From the listing below, copy only the lines from the line that contains "dial_plate();" to the line that contains "record = json.load(file)", counting those two lines as part of the copy.

▸ Data lines:
☆ ☆ ☆ ☆ ☆

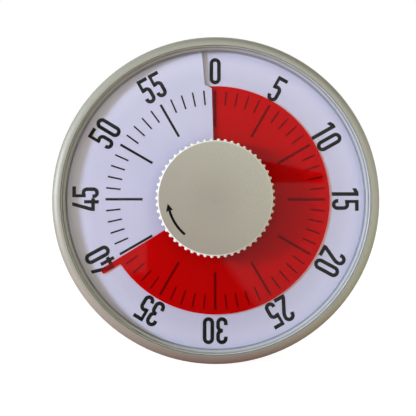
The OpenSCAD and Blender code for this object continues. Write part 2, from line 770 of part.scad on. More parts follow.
module second_wheel() {
    color("gold") stand_up() train_arbor(second_at, great_z, high_z, second_teeth, coarse_module,
        coarse_module, second_dir, third_dir);
}

module third_wheel() {
    color("gold") stand_up() train_arbor(third_at, high_z, low_z, third_teeth, fine_module,
        coarse_module, third_dir, fourth_dir);
}

module fourth_wheel() {
    color("gold") stand_up() train_arbor(fourth_at, low_z, high_z, fourth_teeth, fine_module,
        fine_module, fourth_dir, escape_dir);
}

module escape_wheel() {
    pinion_h = wheel_t + 2 * pinion_over;
    color("gold") stand_up() spot(escape_at) {
        translate([0, 0, inner_z + 0.2]) cylinder(r = rod_r, h = plate_gap - 0.4);
        translate([0, 0, pivot_start_z]) cylinder(r = pivot_r, h = pivot_end_z - pivot_start_z);
        translate([0, 0, high_z - pinion_over]) rotate(escape_dir + 180 + 180 / pinion_teeth)
            linear_extrude(pinion_h) polygon(gear_points(pinion_teeth, fine_module));
        translate([0, 0, low_z]) linear_extrude(wheel_t)
            polygon(saw_points(escape_teeth, escape_r - 2, escape_r, 9));
    }
}

// Two pallet pins stand just outside the escape wheel's tips, on an anchor that rocks
module pallet_lever() {
    pin_ring_r = escape_r + pallet_gap + pallet_pin_r;
    pins = [for (side = [-1, 1]) escape_at + polar(pin_ring_r, pallet_dir + side * pallet_span / 2)];
    anchor_z = low_z + wheel_t + 0.5;
    color("gold") stand_up() {
        spot(pallet_at, inner_z + 0.2) cylinder(r = rod_r, h = plate_gap - 0.4);
        spot(pallet_at, pivot_start_z) cylinder(r = pivot_r, h = pivot_end_z - pivot_start_z);
        translate([0, 0, anchor_z]) linear_extrude(0.8) for (p = pins) {
            along = (p - pallet_at) / norm(p - pallet_at);
            side = 0.8 * [-along[1], along[0]];
            polygon([pallet_at + side, p + side, p - side, pallet_at - side]);
            translate(p) circle(r = 0.8);
        }
        at_each(pins, low_z - 0.4) cylinder(r = pallet_pin_r, h = anchor_z - low_z + 0.8);
    }
}

module balance_wheel() {
    rim_t = 1.4;
    z = low_z + wheel_t + 1.6;
    color("gold") stand_up() spot(pallet_at, z) difference() {
        cylinder(r = balance_r, h = 2);
        translate([0, 0, -1]) difference() {
            cylinder(r = balance_r - rim_t, h = 4);
            cylinder(r = rod_r + 1.3, h = 4);
            translate([-balance_r, -0.9, 0]) cube([2 * balance_r, 1.8, 4]);
        }
        translate([0, 0, -1]) cylinder(r = rod_r + 0.01, h = 4);
    }
}

// Alarm

// The cam turns with the knob; its one notch lets the hammer go at zero
module alarm_cam() {
    notch_dir = cam_follow_dir - 6 * set_minutes;
    color("gold") stand_up() translate([0, 0, cam_z]) difference() {
        cylinder(r = cam_r, h = cam_t);
        rotate(notch_dir) translate([cam_r - 1.2, -cam_notch_w / 2, -1]) cube([3, cam_notch_w, cam_t + 2]);
        translate([0, 0, -1]) cylinder(r = arbor_r + 0.01, h = cam_t + 2);
    }
}

module hammer_lever() {
    finger_tip = polar(cam_r + 0.5, cam_follow_dir);
    color("lightsteelblue") stand_up() {
        spot(hammer_at, inner_z + 0.2) cylinder(r = rod_r, h = plate_gap - 0.4);
        spot(hammer_at, pivot_start_z) cylinder(r = pivot_r, h = pivot_end_z - pivot_start_z);
        translate([0, 0, hammer_z - 0.5]) linear_extrude(1) {
            translate(hammer_at) circle(r = 2.4);
            polygon([
                hammer_at + [-1.1, 0], hammer_head_at + [-1.1, 0],
                hammer_head_at + [1.1, 0], hammer_at + [1.1, 0]
            ]);
            translate(hammer_head_at) circle(r = 1.6);
        }
        translate([0, 0, cam_z]) linear_extrude(cam_t) {
            translate(hammer_at) circle(r = 2);
            rotate(cam_follow_dir) polygon([[norm(hammer_at), -1], [norm(finger_tip), -0.6],
                                            [norm(finger_tip), 0.6], [norm(hammer_at), 1]]);
        }
    }
}

module hammer_head() {
    color("gold") stand_up() spot(hammer_head_at, hammer_z + 0.5) cylinder(r = hammer_head_r, h = 4);
}

// A leaf spring on the back plate that holds the hammer away from the bell
module hammer_spring() {
    foot = hammer_at + [-8, -3];
    color("steelblue") stand_up() translate([0, 0, inner_z]) linear_extrude(2.4)
        polygon([foot, foot + [5.2, 5.6], foot + [4.9, 5.9], foot + [-0.3, 0.3]]);
}

module bell() {
    inner_r = bell_r - bell_t;
    dome = 7;
    function cup(r, h, steps = 8) = [for (k = [0 : steps]) let (a = 90 * k / steps)
        [r - dome + dome * cos(a), h - dome + dome * sin(a)]];
    outer = cup(bell_r, bell_h);
    inside = cup(inner_r, bell_h - bell_t);
    color("lightgray") stand_up() spot(bell_at, bell_low_z) difference() {
        rotate_extrude() polygon(concat([[bell_r, 0]], outer, [[0, bell_h], [0, bell_h - bell_t]],
            [for (k = [len(inside) - 1 : -1 : 0]) inside[k]], [[inner_r, 0]]));
        translate([0, 0, -1]) cylinder(r = screw_r + screw_gap, h = bell_h + 2);
    }
}

module bell_post() {
    color("silver") stand_up() spot(bell_at, bell_low_z)
        tube(bell_post_r, screw_r + 0.05, bell_h - bell_t);
}

module bell_screw() {
    color("silver") stand_up() spot(bell_at) {
        translate([0, 0, shell_wall + 1])
            cylinder(r = screw_r - 0.02, h = bell_low_z + bell_h - shell_wall - 1);
        translate([0, 0, bell_low_z + bell_h]) cylinder(r = screw_head_r + 1, h = 1.4);
    }
}

// Fasteners and magnets

module case_screws() {
    color("dimgray") stand_up() for (clock = screw_clocks) spot(at_clock(screw_ring_r, clock)) {
        translate([0, 0, screw_sink]) difference() {
            cylinder(r = screw_head_r, h = screw_head_h);
            for (turn = [0, 90]) rotate(turn) translate([-screw_slot_r, -screw_slot_w / 2, -1])
                cube([2 * screw_slot_r, screw_slot_w, screw_slot_deep + 1]);
        }
        translate([0, 0, screw_sink + screw_head_h - 0.1])
            cylinder(r = screw_r - 0.05, h = boss_split_z + screw_bite - screw_sink - screw_head_h + 0.1);
    }
}

module magnets() {
    color("darkgray") stand_up() at_each(magnet_at, magnet_sink) cylinder(r = magnet_r, h = magnet_h);
}

// Leg, drawn open

module opened() {
    translate([0, -hinge_drop, hinge_z]) rotate([-leg_open, 0, 0]) children();
}

module stand_leg() {
    half_root = leg_root_w / 2;
    half_foot = leg_w / 2 - leg_corner_r;
    foot_y = leg_len - leg_corner_r;
    low = leg_back_z - hinge_z;
    color("gray") stand_up() opened() difference() {
        union() {
            translate([0, 0, low]) linear_extrude(leg_t) {
                polygon([[-half_root, 0], [-half_foot - leg_corner_r, foot_y], [-half_foot, leg_len],
                         [half_foot, leg_len], [half_foot + leg_corner_r, foot_y], [half_root, 0]]);
                for (side = [-1, 1]) translate([side * half_foot, foot_y]) circle(r = leg_corner_r);
            }
            rotate([0, 90, 0]) cylinder(r = barrel_r, h = leg_root_w, center = true);
        }
        rotate([0, 90, 0]) cylinder(r = pin_r + run_gap, h = leg_w, center = true);
        for (x = [-24, -8, 8, 24]) translate([x - 5, 12, low - 1]) cube([10, leg_len - 26, 2]);
        for (side = [-1, 1]) translate([side * (half_foot - pad_len / 2 + 2), leg_len, 0])
            cube([pad_len + 2 * mould_gap, 2 * pad_r + 2 * mould_gap, 4 * pad_r], center = true);
    }
}

module leg_pin() {
    color("silver") stand_up() translate([0, -hinge_drop, hinge_z]) rotate([0, 90, 0])
        cylinder(r = pin_r, h = 2 * (pocket_half_w + pocket_cheek - 2), center = true);
}

module leg_feet() {
    half_foot = leg_w / 2 - leg_corner_r;
    color("black") stand_up() opened() for (side = [-1, 1])
        translate([side * (half_foot - pad_len / 2 + 2), leg_len, 0]) rotate([0, 90, 0])
            cylinder(r = pad_r, h = pad_len, center = true);
}

rear_shell();
front_bezel();
lens();
dial_plate();
time_disc();
disc_hub();
knob();
main_arbor();
back_plate();
front_plate();
pillars();
pillar_nuts();
movement_screws();
mainspring();
spring_post();
great_wheel();
ratchet_wheel();
click();
click_spring();
second_wheel();
third_wheel();
fourth_wheel();
escape_wheel();
pallet_lever();
balance_wheel();
alarm_cam();
hammer_lever();
hammer_head();
hammer_spring();
bell();
bell_post();
bell_screw();
case_screws();
magnets();
stand_leg();
leg_pin();
leg_feet();
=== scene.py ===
"""Looks of a sixty-minute visual countdown timer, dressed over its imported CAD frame.

The CAD nodes keep their shapes and get their finishes here. Only the lens is spun anew from its
section, finely enough for its rings to refract cleanly. The printing on the dial and the arrow on the
knob are drawn with a pen that extrudes and spins one short edge, and are laid on the surfaces that
carry them. Lengths inside the classes are millimetres unless a name ends in _m.
"""

from __future__ import annotations

import functools
import json
import logging
import math
from dataclasses import dataclass, field
from enum import Enum
from typing import Callable, Iterable, Sequence

import bmesh
import bpy
from mathutils import Euler, Matrix, Vector

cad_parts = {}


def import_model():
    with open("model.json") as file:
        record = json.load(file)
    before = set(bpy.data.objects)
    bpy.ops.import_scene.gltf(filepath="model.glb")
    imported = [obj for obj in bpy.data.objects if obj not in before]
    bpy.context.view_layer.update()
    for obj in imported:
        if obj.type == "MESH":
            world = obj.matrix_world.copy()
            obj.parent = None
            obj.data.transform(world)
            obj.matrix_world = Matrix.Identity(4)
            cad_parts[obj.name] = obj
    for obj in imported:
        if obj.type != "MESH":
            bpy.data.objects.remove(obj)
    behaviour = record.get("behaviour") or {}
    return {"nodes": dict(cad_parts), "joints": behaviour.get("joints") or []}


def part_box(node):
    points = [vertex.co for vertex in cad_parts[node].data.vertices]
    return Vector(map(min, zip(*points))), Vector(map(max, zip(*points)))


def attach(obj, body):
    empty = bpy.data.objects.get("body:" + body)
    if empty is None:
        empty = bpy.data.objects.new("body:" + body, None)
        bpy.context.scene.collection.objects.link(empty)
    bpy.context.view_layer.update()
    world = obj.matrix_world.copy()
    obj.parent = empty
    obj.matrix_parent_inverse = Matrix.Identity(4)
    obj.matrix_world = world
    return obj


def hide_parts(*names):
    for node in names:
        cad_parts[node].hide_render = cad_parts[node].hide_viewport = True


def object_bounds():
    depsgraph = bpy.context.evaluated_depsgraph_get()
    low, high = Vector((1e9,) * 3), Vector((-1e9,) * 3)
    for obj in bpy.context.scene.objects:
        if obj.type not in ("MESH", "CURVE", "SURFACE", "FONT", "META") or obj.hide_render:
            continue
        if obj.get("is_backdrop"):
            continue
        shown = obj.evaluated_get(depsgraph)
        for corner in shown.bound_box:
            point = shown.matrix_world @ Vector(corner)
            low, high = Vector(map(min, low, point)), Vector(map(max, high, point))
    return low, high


LOG = logging.getLogger("timer")
MM = 0.001
MINUTE_DEG = 6
FIVE_MINUTES = range(0, 60, 5)

Colour = tuple[float, float, float]


class Slot(Enum):
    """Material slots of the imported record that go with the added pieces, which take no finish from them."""

    SILVER_KNOB = "silver_knob"
    CLEAR_LENS = "clear_lens"
    WHITE_DIAL = "white_dial"


class Body(Enum):
    """CAD bodies that the added pieces ride on."""

    CASE = "case"
    KNOB = "knob_body"


# --------------------------------------------------------------------------------------------------
# The dial's own frame
# --------------------------------------------------------------------------------------------------


@dataclass(frozen=True)
class DialFrame:
    """Frame of the dial: x to the right, y to the zero mark, z out to the reader.

    Args:
        origin: Point of the dial's axis on the plane of the case's back, in metres.
        tilt: Angle between the frame's y and the world's y, in radians.
    """

    origin: Vector
    tilt: float

    @classmethod
    def from_joints(cls, joints: Sequence[dict], joint_height_m: float = 0.030) -> DialFrame:
        """Reads the frame off the joint that turns the knob.

        Args:
            joints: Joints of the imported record.
            joint_height_m: Height of that joint's point over the case's back.

        Returns:
            The dial's frame.
        """
        knob_turn = next(j for j in joints if j["name"] == "knob_turn")
        inwards = Vector(knob_turn["axis"]).normalized()
        origin = Vector(knob_turn["pos_m"]) + inwards * joint_height_m
        return cls(origin, math.atan2(inwards.y, -inwards.z))

    @property
    def turn(self) -> Euler:
        """Rotation from the dial's frame to the world, as Mapping nodes take it."""
        return Euler((self.tilt, 0.0, 0.0))

    @property
    def matrix(self) -> Matrix:
        """Takes a point in millimetres in the dial's frame to metres in the world."""
        return Matrix.Translation(self.origin) @ self.turn.to_matrix().to_4x4() @ Matrix.Scale(MM, 4)


# --------------------------------------------------------------------------------------------------
# Material trees
# --------------------------------------------------------------------------------------------------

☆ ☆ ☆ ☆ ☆

▸ Result of this task:
dial_plate();
time_disc();
disc_hub();
knob();
main_arbor();
back_plate();
front_plate();
pillars();
pillar_nuts();
movement_screws();
mainspring();
spring_post();
great_wheel();
ratchet_wheel();
click();
click_spring();
second_wheel();
third_wheel();
fourth_wheel();
escape_wheel();
pallet_lever();
balance_wheel();
alarm_cam();
hammer_lever();
hammer_head();
hammer_spring();
bell();
bell_post();
bell_screw();
case_screws();
magnets();
stand_leg();
leg_pin();
leg_feet();
=== scene.py ===
"""Looks of a sixty-minute visual countdown timer, dressed over its imported CAD frame.

The CAD nodes keep their shapes and get their finishes here. Only the lens is spun anew from its
section, finely enough for its rings to refract cleanly. The printing on the dial and the arrow on the
knob are drawn with a pen that extrudes and spins one short edge, and are laid on the surfaces that
carry them. Lengths inside the classes are millimetres unless a name ends in _m.
"""

from __future__ import annotations

import functools
import json
import logging
import math
from dataclasses import dataclass, field
from enum import Enum
from typing import Callable, Iterable, Sequence

import bmesh
import bpy
from mathutils import Euler, Matrix, Vector

cad_parts = {}


def import_model():
    with open("model.json") as file:
        record = json.load(file)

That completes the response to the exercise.